I was a mommy blogger with a “syndicate” of mommies back in my early blogging days and I am really done with that kind of navel gazing.

Earliest memory? I was lost at the circus. Literally lost. Forgotten by my father who was getting drunk with his friends. I have written about it. It’s not a feel good story.

Can’t think of a single phrase or certain word that make me laugh, but in my family, anything to do with poop or farting is the starting point for hilarity.

Yes, we are that kind of family.

I have nothing to say to anyone who might be considered an “ex”. Anything I had to say, I said. To them.

One guy I called immediately following our last encounter and railed at his answering machine until it cut me off. I had to call back twice more to get out all I needed to say. After that, I was good and ignored him. Often to his face. Much to his displeasure. He never did get to rebut a word.

And I could never write an entire post about what I wear because I am a uniform type of girl. I blame it on 12 years of Catholic school. Totally ruined my sense of fashion or more accurately, crushed any interest I might have developed had I been forced to put outfits together from a variety of clothing choices from an early age.

I have had several uniforms over the years. As a high school teacher, it was jeans or khakis and a polo shirt. Every day. All year-long.

Currently, it is yoga pants, a sleeveless tunic top and some sort of sweater.

Fashion is for people who space in their brains for a closet. I don’t.

My morning routine is relentlessly focused on getting the child to school on time and ahead of the cluster-fuck of other people trying to do the same. The end.

Hmmm, I may have to supplement this challenge list.

No matter. Day 1 of this challenge has been met on the page of battle, and I emerge the victor.

On to day 2!

 


Actually, on NOT writing. Mostly.

“You should blog again.”

“When are you going to get back to your writing?”

From my youngest daughter, “I know you will finish your book.” And she didn’t even add “someday”.

I used to write a lot. Every day in fact. There are 1500ish posts here to attest to that. Not to mention (but why not?), posts and a few stray articles here and there on the wide web providing a testament to my more prolific writing past.

So, why don’t I fire up this old blog and getting my writing back on?

I don’t know.

There’s too much to write about is one of the issues. I simply don’t know where to focus my attention.

Fiction? Poetry? Politics? Social issues? Life in general? Self-help? Advice?

I’ve typed around, over, under and through all of these genres. I can’t say that I have a favorite, or a particular strength, which is probably part of the problem.

I’d write about everything if that were possible.
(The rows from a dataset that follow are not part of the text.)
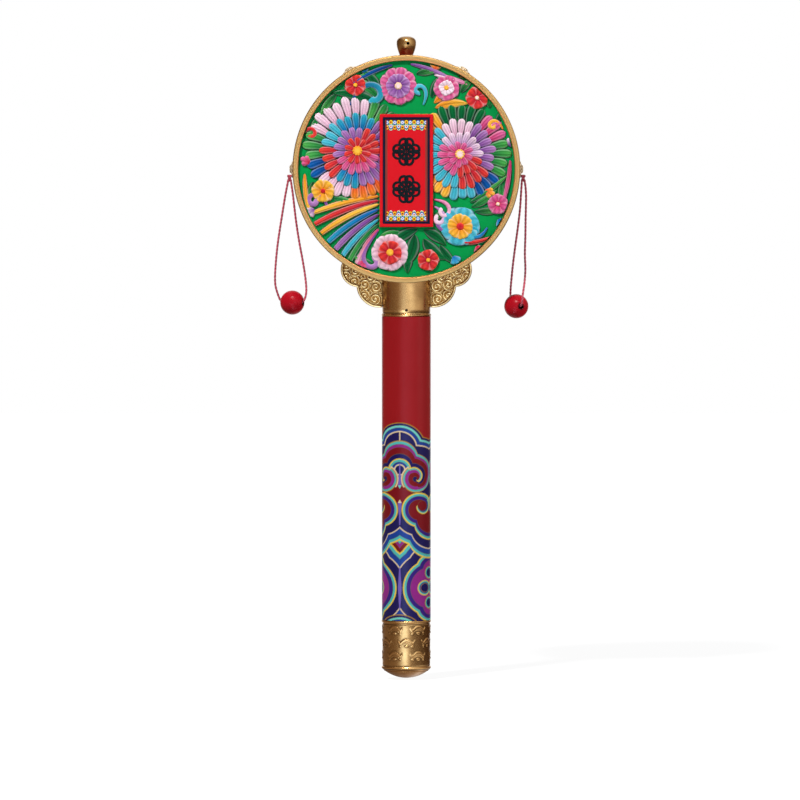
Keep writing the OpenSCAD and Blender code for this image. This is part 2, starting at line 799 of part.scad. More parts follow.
module boss_right() {
    color("#a8763a")
    difference() {
        boss(0);
        cord_seat(1);
    }
}

module boss_upper_left() {
    color("#a8763a")
        boss(120);
}

module boss_upper_right() {
    color("#a8763a")
        boss(60);
}

// The cord's tail through the shell, with the stopper knot that bears on the shell inside
module anchor_knot(side) {
    wall = sqrt(shell_inner_r * shell_inner_r - pivot_down * pivot_down);
    sink = sqrt(knot_r * knot_r - cord_hole_r * cord_hole_r);
    knot_x = wall - sink - fit_gap;
    color("#aa3c50")
    difference() {
        union() {
            translate([side * knot_x, 0, pivot_z])
                sphere(r = knot_r, $fn = 48);
            translate([side * knot_x, 0, pivot_z])
                rotate([0, 90 * side, 0])
                    cylinder(r = cord_r, h = pivot_out - knot_x - knot_r / 2, $fn = 32);
        }
        translate([side * pivot_out, 0, pivot_z])
            sphere(r = knot_r + fit_gap, $fn = 48);
    }
}

module anchor_knot_left() {
    anchor_knot(-1);
}

module anchor_knot_right() {
    anchor_knot(1);
}

module swivel_knot(side) {
    color("#aa3c50")
        translate([side * pivot_out, 0, pivot_z])
            sphere(r = knot_r, $fn = 48);
}

module swivel_knot_left() {
    swivel_knot(-1);
}

module swivel_knot_right() {
    swivel_knot(1);
}

// A cord swept along its route as one closed tube
module cord(route) {
    path = smooth(route, rings_per_span);
    n = len(path);
    color("#aa3c50")
        polyhedron(
            points = tube_points(path, cord_r, cord_sides),
            faces = concat(
                [[for (k = [0 : cord_sides - 1]) k]],
                [[for (k = [cord_sides - 1 : -1 : 0]) (n - 1) * cord_sides + k]],
                [for (i = [0 : n - 2], k = [0 : cord_sides - 1]) let (q = (k + 1) % cord_sides)
                    [i * cord_sides + q, i * cord_sides + k, (i + 1) * cord_sides + k]],
                [for (i = [0 : n - 2], k = [0 : cord_sides - 1]) let (q = (k + 1) % cord_sides)
                    [i * cord_sides + q, (i + 1) * cord_sides + k, (i + 1) * cord_sides + q]]
            )
        );
}

module cord_left() {
    translate([-pivot_out, 0, pivot_z])
        cord(left_route);
}

module cord_right() {
    translate([pivot_out, 0, pivot_z])
        cord(right_route);
}

// A drilled bead whose hole lies along x, countersunk at both mouths
module bead() {
    bead_r = bead_d / 2;
    hole_r = bead_bore_d / 2;
    mouth_at = sqrt(bead_r * bead_r - (hole_r + bead_mouth) * (hole_r + bead_mouth));
    color("#b01824")
    rotate([0, 90, 0])
        rotate_extrude()
            difference() {
                circle(r = bead_r);
                translate([-bead_d, -bead_r])
                    square([bead_d + hole_r, bead_d]);
                for (end = [-1, 1])
                    polygon([
                        [hole_r - overrun, end * (mouth_at - bead_mouth)],
                        [hole_r, end * (mouth_at - bead_mouth)],
                        [hole_r + bead_mouth, end * mouth_at],
                        [hole_r + bead_mouth, end * bead_d],
                        [hole_r - overrun, end * bead_d]
                    ]);
            }
}

module bead_left() {
    translate([-pivot_out, 0, pivot_z] + left_bead_at)
        rotate(left_bead_turn)
            bead();
}

module bead_right() {
    translate([pivot_out, 0, pivot_z] + right_bead_at)
        rotate(right_bead_turn)
            bead();
}

handle_shaft();
end_cap_sleeve();
end_cap_dome();
neck_ferrule();
ferrule_brad();
cloud_bracket_left();
cloud_bracket_right();
drum_shell();
front_skin();
rear_skin();
front_rim();
rear_rim();
front_plaque();
relief_blossoms();
relief_leaves();
relief_tendrils();
finial();
through_rod();
boss_left();
boss_right();
boss_upper_left();
boss_upper_right();
anchor_knot_left();
anchor_knot_right();
swivel_knot_left();
swivel_knot_right();
cord_left();
cord_right();
bead_left();
bead_right();
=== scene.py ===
"""Looks of a pellet drum rattle: a flat drum with a raised floral face on a lacquered handle, and two
beads on cord loops. Everything is in metres on the frame's axes: z up the handle, x to the right, and
the front faces -y."""

import math
import bmesh
import bpy
import numpy as np
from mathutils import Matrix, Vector


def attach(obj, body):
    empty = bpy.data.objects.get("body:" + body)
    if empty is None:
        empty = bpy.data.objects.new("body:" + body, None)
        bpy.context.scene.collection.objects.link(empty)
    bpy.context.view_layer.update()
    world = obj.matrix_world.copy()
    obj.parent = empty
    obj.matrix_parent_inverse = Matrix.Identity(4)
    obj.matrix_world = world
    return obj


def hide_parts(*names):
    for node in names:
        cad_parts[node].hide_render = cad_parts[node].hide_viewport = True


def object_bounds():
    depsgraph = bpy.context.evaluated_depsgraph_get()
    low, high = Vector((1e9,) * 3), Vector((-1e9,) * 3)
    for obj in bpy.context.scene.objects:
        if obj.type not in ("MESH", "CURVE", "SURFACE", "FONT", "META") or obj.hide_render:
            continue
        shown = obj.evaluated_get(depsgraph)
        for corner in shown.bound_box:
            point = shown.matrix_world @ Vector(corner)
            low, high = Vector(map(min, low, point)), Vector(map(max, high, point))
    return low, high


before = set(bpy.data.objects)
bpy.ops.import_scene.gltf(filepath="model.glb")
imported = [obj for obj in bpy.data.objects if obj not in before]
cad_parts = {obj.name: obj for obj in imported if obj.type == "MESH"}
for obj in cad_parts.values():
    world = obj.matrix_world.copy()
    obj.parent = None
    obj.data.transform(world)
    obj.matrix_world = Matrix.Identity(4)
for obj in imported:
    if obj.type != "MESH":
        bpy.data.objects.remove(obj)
cad_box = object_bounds()

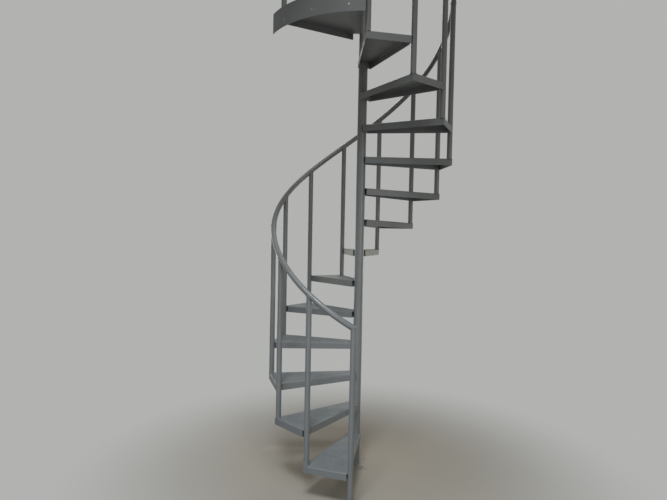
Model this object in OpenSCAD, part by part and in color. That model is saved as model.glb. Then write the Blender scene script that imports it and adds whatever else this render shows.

Maybe it’s possible. But I would have to rouse myself from my mostly retired state and find a whole lot of an ambition, a perennial problem for me.

I am just not an ambitious person. I have a lot of work ethic. It would be difficult not to given that I was raised by Depression Era farm kids. Work. Hard, dull and practical is what I raised to know. It was instilled in me at a very early age. And I resent it.

At some point, working hard morphed into working smart and that transformed me into the creature that I am. Someone who can get jobs done but views most energy expense in terms of bottom lines.

How negatively will my life be affected if I don’t bother? Or half-ass it? I am a Gen-Xer after all.

So in terms of writing, when it was something I loved – and I did love it – I could do it all day. It was day-dreaming on paper and later on – a screen. But once it became work, when I was mommy blogging and then working for Care2, my old work ethic kicked in and efficiency, out-put versus in-put mindset, took over.

How much effort do I need to expend to make X number of dollars or drive Z number of page views or snag a syndication run for Y blog pieces?

Sucked the joy right from the marrow with sharpened fangs.

Oh, I know. What horrible problems to have.

People were reading your writing and someone was rewarding you – with money sometimes even – for your efforts. Poor baby.

Yes, I get it. Fair criticism. Don’t think I haven’t scolded myself. I have.

The upside of walking away and turning inward. Getting back to the organic with paper and pen. Was that I found a bit of joy again. A little bit of that love.

But the downside was that I missed being read. I really do like people to read what I write. It’s a bit of an addiction.

I satisfied it with social media. A little. For a while. It’s a cheat.

However, I am here again and my novel is screaming at me from the corner of the living room where it is piled up but unable to be forgotten. So the time is now to get back to “work”. The dilemma is rousing myself daily to do it.

I am lazy at my core. I like reading. Thinking. Walking. Broken up by Interneting and house-wife’ng and momming. It’s not a bad gig. Truly.

Being writer is a job and kind of calling . Like teaching was a calling.

I’m not afraid of competing. I am a better writer on my worst day than many people are when they really try hard.

I am aware, however, that I will annoy, possibly infuriate, and very likely disappoint people. Despite what you might think, I don’t really want to do any of those things. Although sometimes it’s necessary.

So, if you decide to read – going forward or trolling back – best to bear in mind that I am a real person at a keyboard somewhere. I have good and bad days. My interests, and therefore my choice of topics, are varied. I am not static. In thought or opinion. I’ve held views that I don’t anymore. I’ve written things that I might not now. And I am just as likely to change my point of view as I am to cling to it.

In other words, if you have some sort of idea of who you think I am, discard it. You don’t know. You don’t even know what you don’t know.

This was a rambling post. Like splashing and treading a bit of water before settling in and doing laps.

There’s a lot to write about. Rob Ford. The Liberal Budget. Unisex wash and change rooms. Donald Trump. And why I’d still vote for Clinton before Sanders. Why Twitter still sucks hard. And less weighty topics like house hunting, being too lazy to take a proper holiday and why I love Ottawa.

I’ll get to it. But first, I need to do some laundry and make a cup of tea.